I have even rhythms in my own life. I know that after Sundays of giving out spiritually, I know that I am going to have some opposition coming. I know Saturday. Monday can be a Monday blue. Pay attention to those. Going, okay, the enemy, man. He wants to discourage you. Did you have a wave of discouragement come in? Did you pay attention? Did you just think, Man, that’s just me, or it could it be that as you’re taking steps closer to God, your spiritual foe is wanting to discourage you?
You just wonder, Oh, we were doing great in our marriage and all of a sudden we are fighting all the time. What’s that about?
Pray for spiritual protection and the discernment to identify the attacks of the enemy.
Prayer is the pathway to intimacy with God. Relational intimacy takes intentionality. These are the themes that help begin to develop this in our lives. Worship, surrender, request, confession, protection.
When my daughter was young, we used to do these daddy dates together.

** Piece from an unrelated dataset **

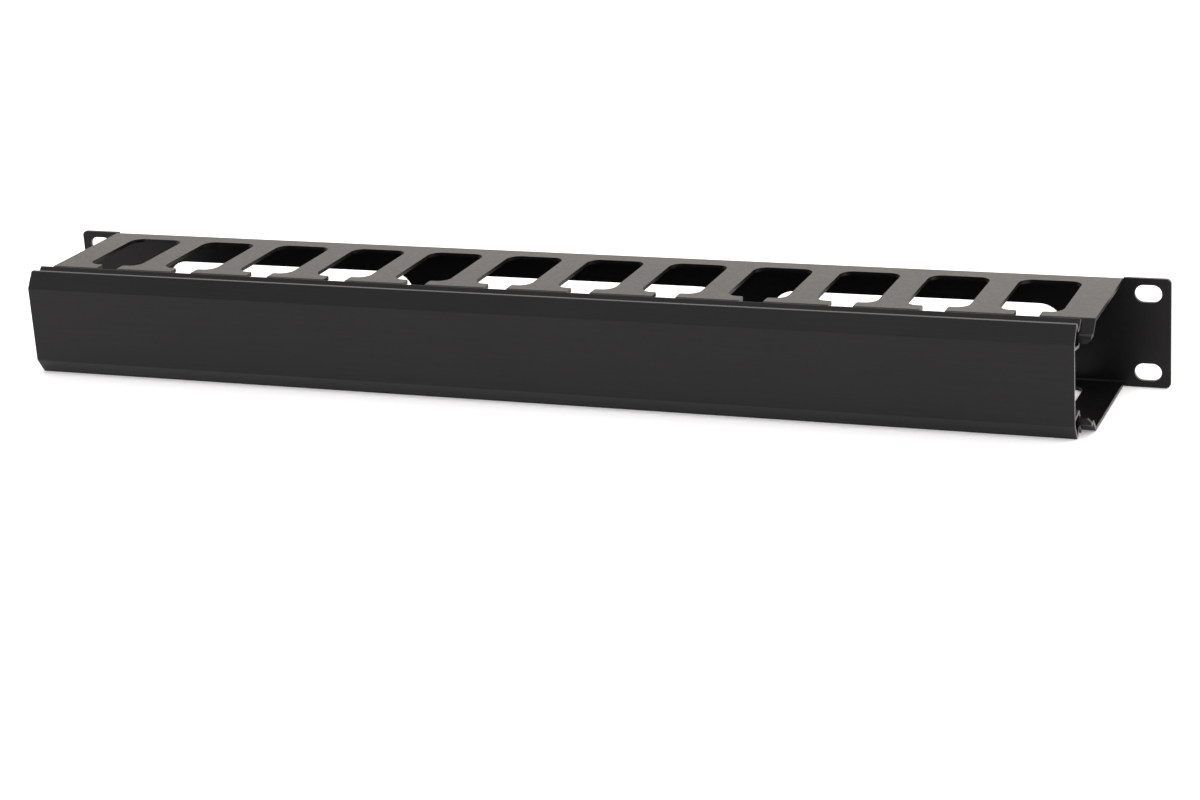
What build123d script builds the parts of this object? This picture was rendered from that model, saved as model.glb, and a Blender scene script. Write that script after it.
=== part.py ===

We don’t do them as much anymore, but we would do these daddy dates and they were just so precious. But, again, I’m not a great conversationalist. And so, we would go down to Peete’s or to the donut shop and hang out. And we had this little book.
And it just, the little book was Just Dad and Me. And it was just a little guide for us that guided our time. And in it it would have questions and little activities for us to do and it was something for us to help just go a little bit deeper together.
The Lord’s Prayer is just your Dad and Me guide. Your heavenly Father wants to spend time with you. He wants to meet with you. He wants to have these moments. And this is just a guide to help you go a little bit deeper together.